Page One: Journalism vs. Technology

A key moment in Page One: A Year Inside the New York Times comes subtly, in footage from one of many panels on "the death of newspapers."  Someone from the news aggregator Newser makes the blanket claim that media companies are in the technology business.

It's hardly new to kick newspapers around for being slow or inept at embracing new technologies.  But Page One makes a much needed counterargument - these technology companies are also in the journalism business.  Or at least they should be.

Times Reporter David Carr - the real star of the film - responds by showing the Newser front page with every piece of content gathered from a traditional news agency cut-out, leaving just a page full of holes.  In another clip, David Simon points out he's never seen a reporter from the Huffington Post at a Baltimore Zoning Board meeting.

But the real argument for the relevance of the journalist comes from watching the entire machine of the New York Times.  Editors stay long into the night debating the relevance of a story, is the angle right, is it even a story at all?  These are conversations I recognize from my days in newspaper, but it's a side of the job not often seen.

Contrasting this is the office of aggregator Gawker, where writers gather around the "big board" - a screen which constantly updates with the top ten stories readers are viewing.  The implication is to serve the audience by scrambling to give them what they want, to grab clicks with headlines that play into common search terms, etc.

In a Q&A after the screening at True/False, David Carr said that the Times is becoming more like Gawker, and Gawker is becoming more like the Times.  Perhaps modern news reporting is one part journalism and one part technology.  But the technology side has taken a lot of credit in recent years, and reveled in kicking the journalists while they're down.  Score this one for the journalists.

Premium Pricing; Premium Experience?

We know about the premium price tag on 3-D movies.  This morning, I learned my local Cinemark theater is now also charging a premium for 2-D movies in something they call "XD."  What is XD?  I'll let them explain:

Cinemark XD is an Extreme Digital Experience where viewers get face-to-face with the action and experience cinema like never before!
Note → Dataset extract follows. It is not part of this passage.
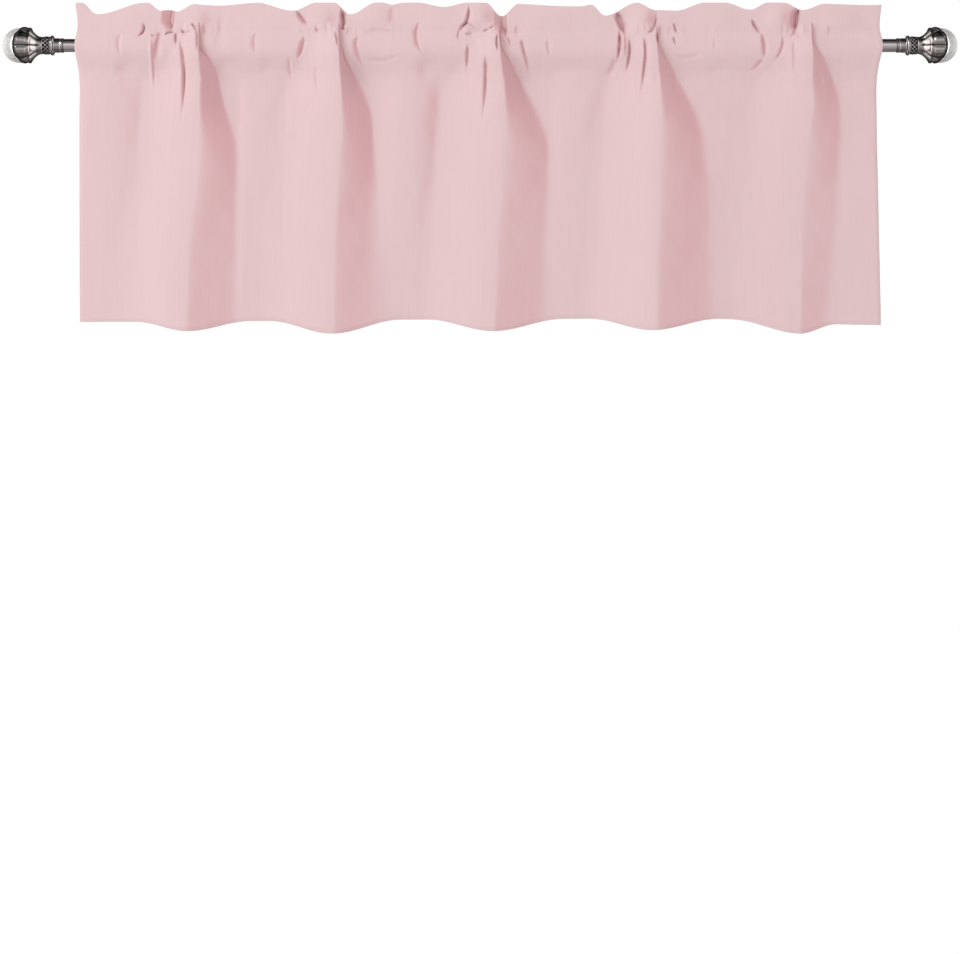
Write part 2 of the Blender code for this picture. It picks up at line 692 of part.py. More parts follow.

Extra large, extreme entertainment for the senses. Mega-sized ceiling-to-floor screens, wrap-around custom sound and a maximum comfort entertainment environment ensure that every seat is an intense sensory experience.


Huh the huh?  Is it me, or does that description sound like a Mountain Dew commercial?  I could barely get through the paragraph without jumping out of a plane on a snowboard.
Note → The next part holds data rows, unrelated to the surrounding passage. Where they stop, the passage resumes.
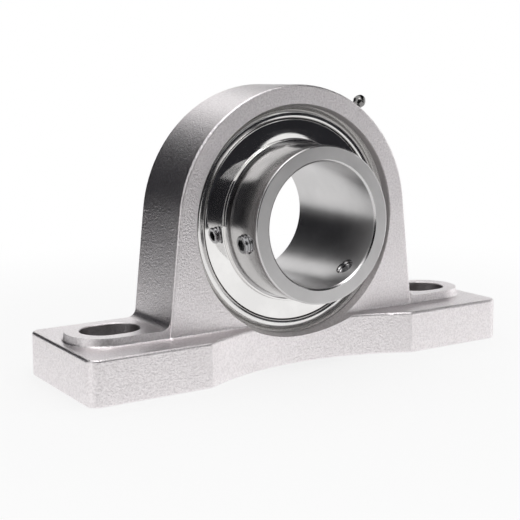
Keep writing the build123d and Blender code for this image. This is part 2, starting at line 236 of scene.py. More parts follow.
# ---- Shader maths -------------------------------------------------------------------------------
class Wire:
    """A shader socket that can be written in expressions."""

    def __init__(self, recipe, socket):
        self.recipe = recipe
        self.socket = socket

    def _math(self, operation, *values):
        return self.recipe.node("ShaderNodeMath", {"operation": operation}, dict(enumerate(values)))

    def __add__(self, other):
        return self._math("ADD", self, other)

    def __radd__(self, other):
        return self._math("ADD", other, self)

    def __sub__(self, other):
        return self._math("SUBTRACT", self, other)

    def __rsub__(self, other):
        return self._math("SUBTRACT", other, self)

    def __mul__(self, other):
        return self._math("MULTIPLY", self, other)

    def __rmul__(self, other):
        return self._math("MULTIPLY", other, self)

    def __abs__(self):
        return self._math("ABSOLUTE", self)

    def root(self):
        return self._math("SQRT", self)

    def at_least(self, least):
        return self._math("MAXIMUM", self, least)


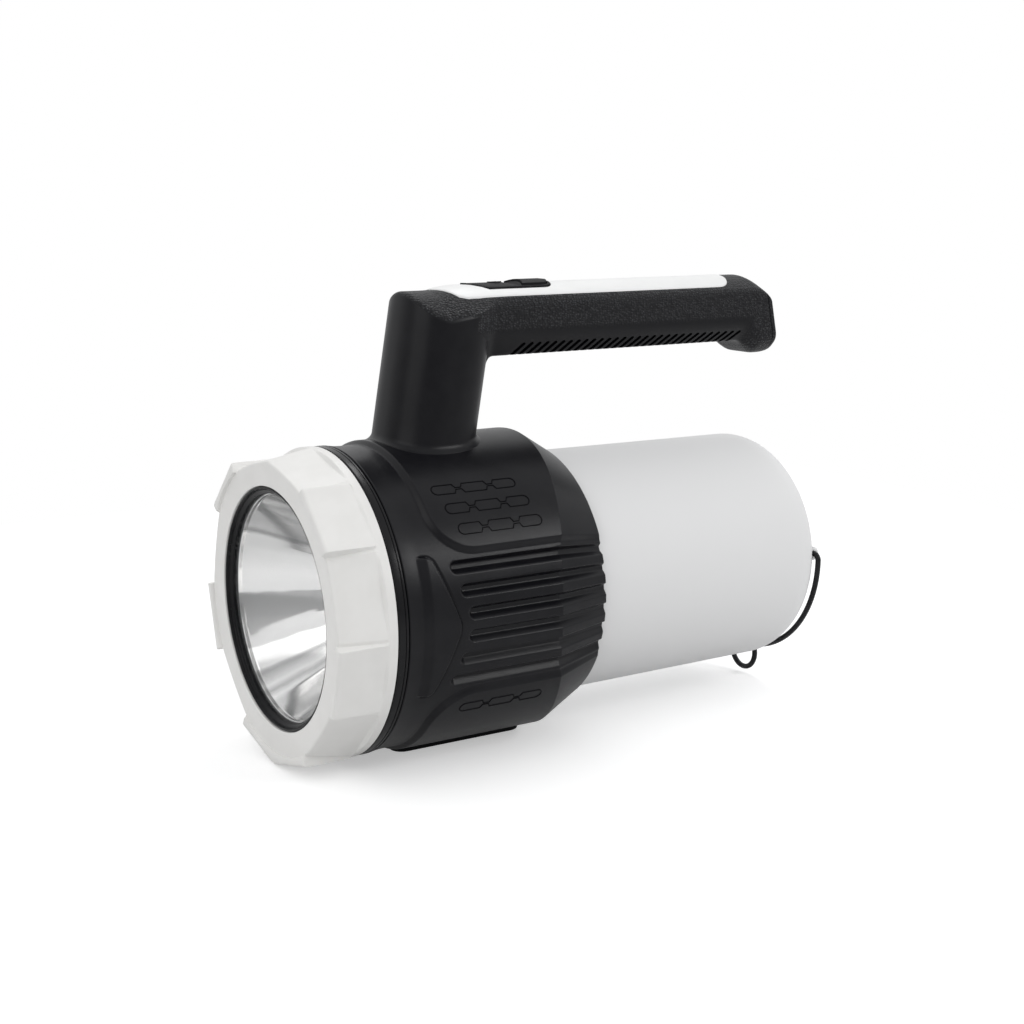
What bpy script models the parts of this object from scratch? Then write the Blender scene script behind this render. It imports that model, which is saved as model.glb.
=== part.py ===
# Hand-held camping light: a spotlight in front, a milky lantern behind, a carrying grip on a leaning post.
# The lamp axis runs along Y. The spotlight looks towards -Y, +Z is up, and the lamp stands on its belly.
# Stations are lengths along the lamp axis behind the front plane of the lens opening.
# Angles round the lamp are counted from the top, and the left half mirrors the right half.
import math

import bmesh
import bpy
from mathutils import Vector
from mathutils.geometry import delaunay_2d_cdt

MM = 0.001

# Clearances that all pieces share
SEAT_GAP = 0.3 * MM
RUN_GAP = 0.35 * MM
OVERRUN = 1.0 * MM
TINY_SHARE = 0.01

# Sizes that lead the others
HOUSING_R = 58.0 * MM
HANDLE_HEIGHT = 117.0 * MM
LAMP_LENGTH = 230.0 * MM
GRIP_HALF_WIDTH = 15.2 * MM
MOULDED_WALL = 2.6 * MM

# Spotlight bezel
BEZEL_FRONT_LEAD = 2.3 * MM
BEZEL_LENGTH = 21.6 * MM
BEZEL_BAND_R = HOUSING_R + 0.9 * MM
BEZEL_FLAT_SINK = 5.0 * MM
BEZEL_FLAT_REAR_SINK = 1.7 * MM
BEZEL_WALL = 8.9 * MM
BEZEL_BORE_R = BEZEL_BAND_R - BEZEL_WALL
BEZEL_LIP = 2.0 * MM
BEZEL_LIP_DEPTH = 4.0 * MM
LENS_OPENING_R = BEZEL_BORE_R - BEZEL_LIP_DEPTH
BEZEL_RIDGE = 17.0 * MM
BEZEL_RIDGE_RUN = 1.6 * MM
BEZEL_SIDES = 12
LUG_SINK = 0.7 * MM
LUG_FLAT_R = BEZEL_BAND_R - LUG_SINK
LUG_FRONT = 0.6 * MM
LUG_FRONT_SLOPE = 2.4 * MM
LUG_SIDE_SLOPE = 1.4 * MM
LUG_SIDES = (1, 3, 5)

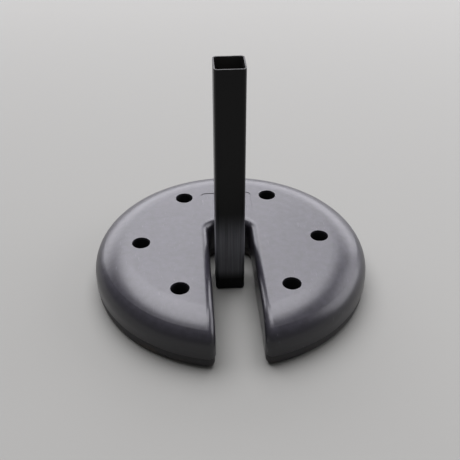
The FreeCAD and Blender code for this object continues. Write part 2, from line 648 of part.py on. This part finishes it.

But if we cut out the EXTREME jargon, I think we're left with:

  • Bigger screen
  • Better sound system
  • Comfier chairs


Those are all nice.  And for the matinees I was looking at today, the XD experience will set you back $12, whereas the traditional showings are $6.50.
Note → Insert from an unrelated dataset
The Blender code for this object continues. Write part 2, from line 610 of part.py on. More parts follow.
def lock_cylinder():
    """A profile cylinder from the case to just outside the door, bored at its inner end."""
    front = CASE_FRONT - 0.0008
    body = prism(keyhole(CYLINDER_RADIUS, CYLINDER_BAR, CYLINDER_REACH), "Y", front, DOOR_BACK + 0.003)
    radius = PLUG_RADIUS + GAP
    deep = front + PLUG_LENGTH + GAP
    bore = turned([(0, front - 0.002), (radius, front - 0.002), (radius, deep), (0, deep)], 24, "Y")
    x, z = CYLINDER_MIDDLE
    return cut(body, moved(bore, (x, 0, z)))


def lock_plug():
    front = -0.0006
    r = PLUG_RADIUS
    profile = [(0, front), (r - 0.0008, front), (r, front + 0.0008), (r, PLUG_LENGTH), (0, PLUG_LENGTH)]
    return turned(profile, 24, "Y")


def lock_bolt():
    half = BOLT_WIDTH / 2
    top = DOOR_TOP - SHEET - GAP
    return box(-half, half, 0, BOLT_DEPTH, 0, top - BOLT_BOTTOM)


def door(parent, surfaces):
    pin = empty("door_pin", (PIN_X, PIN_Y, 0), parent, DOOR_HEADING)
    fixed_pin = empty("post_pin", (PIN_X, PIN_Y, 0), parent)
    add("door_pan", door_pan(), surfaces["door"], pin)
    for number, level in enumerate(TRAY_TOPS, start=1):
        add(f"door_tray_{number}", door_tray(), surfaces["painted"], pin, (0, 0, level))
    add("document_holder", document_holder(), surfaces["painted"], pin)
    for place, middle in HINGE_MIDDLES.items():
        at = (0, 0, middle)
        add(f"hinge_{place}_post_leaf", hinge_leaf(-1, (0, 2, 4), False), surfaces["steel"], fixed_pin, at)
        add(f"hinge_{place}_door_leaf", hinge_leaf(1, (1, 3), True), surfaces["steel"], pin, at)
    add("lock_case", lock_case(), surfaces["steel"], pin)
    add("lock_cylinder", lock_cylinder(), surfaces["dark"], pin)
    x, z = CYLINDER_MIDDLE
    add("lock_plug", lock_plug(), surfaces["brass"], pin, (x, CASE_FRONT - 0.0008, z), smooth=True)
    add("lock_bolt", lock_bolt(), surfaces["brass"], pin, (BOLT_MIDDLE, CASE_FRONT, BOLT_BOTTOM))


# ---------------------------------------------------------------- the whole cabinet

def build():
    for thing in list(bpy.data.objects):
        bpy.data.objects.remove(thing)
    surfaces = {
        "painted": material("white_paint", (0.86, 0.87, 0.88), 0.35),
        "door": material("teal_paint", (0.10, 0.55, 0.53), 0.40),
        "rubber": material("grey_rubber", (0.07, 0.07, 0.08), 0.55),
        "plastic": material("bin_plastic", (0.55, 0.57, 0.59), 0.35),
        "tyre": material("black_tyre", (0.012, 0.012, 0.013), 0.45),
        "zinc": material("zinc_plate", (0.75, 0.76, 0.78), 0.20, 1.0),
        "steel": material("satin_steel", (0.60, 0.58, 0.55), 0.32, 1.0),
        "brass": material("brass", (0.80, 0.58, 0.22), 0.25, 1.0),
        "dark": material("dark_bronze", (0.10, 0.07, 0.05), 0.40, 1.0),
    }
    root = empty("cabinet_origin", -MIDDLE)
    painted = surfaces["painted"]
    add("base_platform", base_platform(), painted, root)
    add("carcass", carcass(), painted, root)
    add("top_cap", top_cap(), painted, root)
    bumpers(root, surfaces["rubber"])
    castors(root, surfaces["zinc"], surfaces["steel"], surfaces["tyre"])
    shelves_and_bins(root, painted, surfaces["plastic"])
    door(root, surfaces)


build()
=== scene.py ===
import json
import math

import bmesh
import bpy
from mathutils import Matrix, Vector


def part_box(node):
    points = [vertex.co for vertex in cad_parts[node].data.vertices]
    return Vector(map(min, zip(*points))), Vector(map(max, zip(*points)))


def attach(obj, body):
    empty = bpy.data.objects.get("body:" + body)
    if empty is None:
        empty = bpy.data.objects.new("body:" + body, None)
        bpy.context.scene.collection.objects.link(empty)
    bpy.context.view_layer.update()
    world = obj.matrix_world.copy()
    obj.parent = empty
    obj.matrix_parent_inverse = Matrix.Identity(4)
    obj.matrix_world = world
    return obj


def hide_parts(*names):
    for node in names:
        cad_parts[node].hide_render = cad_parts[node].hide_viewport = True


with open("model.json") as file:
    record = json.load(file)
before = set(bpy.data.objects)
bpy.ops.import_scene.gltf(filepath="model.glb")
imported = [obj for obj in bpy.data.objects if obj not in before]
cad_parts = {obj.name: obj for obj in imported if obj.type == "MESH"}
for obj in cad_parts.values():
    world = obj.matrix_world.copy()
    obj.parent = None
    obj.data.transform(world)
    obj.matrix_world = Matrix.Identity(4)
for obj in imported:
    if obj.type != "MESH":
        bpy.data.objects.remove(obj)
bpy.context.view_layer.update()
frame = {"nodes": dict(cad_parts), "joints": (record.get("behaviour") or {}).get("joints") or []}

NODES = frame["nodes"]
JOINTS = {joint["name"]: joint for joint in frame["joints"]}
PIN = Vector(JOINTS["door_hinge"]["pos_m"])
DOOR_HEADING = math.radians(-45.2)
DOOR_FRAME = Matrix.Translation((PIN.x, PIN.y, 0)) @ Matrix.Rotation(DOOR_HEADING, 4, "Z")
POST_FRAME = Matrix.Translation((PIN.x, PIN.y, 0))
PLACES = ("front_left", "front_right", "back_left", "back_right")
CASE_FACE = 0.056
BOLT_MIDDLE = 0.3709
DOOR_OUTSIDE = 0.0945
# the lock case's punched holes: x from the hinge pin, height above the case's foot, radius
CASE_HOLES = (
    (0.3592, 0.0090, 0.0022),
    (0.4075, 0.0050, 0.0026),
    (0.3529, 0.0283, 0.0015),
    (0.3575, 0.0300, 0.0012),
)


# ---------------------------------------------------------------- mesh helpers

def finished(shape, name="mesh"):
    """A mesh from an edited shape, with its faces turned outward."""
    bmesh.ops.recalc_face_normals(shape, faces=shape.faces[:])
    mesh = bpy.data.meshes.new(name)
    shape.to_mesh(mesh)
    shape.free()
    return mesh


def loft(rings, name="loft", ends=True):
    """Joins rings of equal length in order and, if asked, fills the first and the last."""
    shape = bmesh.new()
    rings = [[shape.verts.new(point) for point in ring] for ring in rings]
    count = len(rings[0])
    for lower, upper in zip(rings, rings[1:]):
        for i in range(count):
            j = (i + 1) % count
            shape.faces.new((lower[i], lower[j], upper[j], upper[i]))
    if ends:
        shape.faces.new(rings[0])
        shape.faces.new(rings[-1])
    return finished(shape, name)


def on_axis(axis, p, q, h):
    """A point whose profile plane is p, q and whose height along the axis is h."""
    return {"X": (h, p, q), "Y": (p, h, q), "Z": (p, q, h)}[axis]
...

Now I've been in the XD theater at my local multiplex, for a 3-D showing of Despicable Me.  I guess it was a somewhat larger screen than other auditoriums.  I don't remember being wowed by the sound or my ass feeling especially well-cushioned.  So I'll probably keep that extra $5.50 in my pocket.

The exhibition business is rough, so I hold no ill-will toward even the mega-chains for getting creative to make ends meet.  But there are things that can be done to make movie going a truly "premium" experience.

In LA, I often go to the Arclight Hollywood.  Premium pricing gets you an actual reserved seat, an usher to monitor the auditorium and quality of the projection/sound, and access to a snack bar with higher-quality eats and alcohol.  Whether that's worth the extra bump in price is up for debate, but for me it is, and at least you can point to some tangible "premium" features.

It's tricky to create tiers based on "quality," as Cinemark is doing.  Does this mean the showings in the other auditoriums are shit?  Shouldn't the projection and sound be excellent in all your auditoriums?

The cynical reaction - and I'm not sure it's wrong here - is that Cinemark XD is just a way to charge a higher rate for a few showings even when there's not a 3-D film in that auditorium.  At the least, it seems likely the vaguery of the perks will make movie-goers skeptical of premium pricing in general.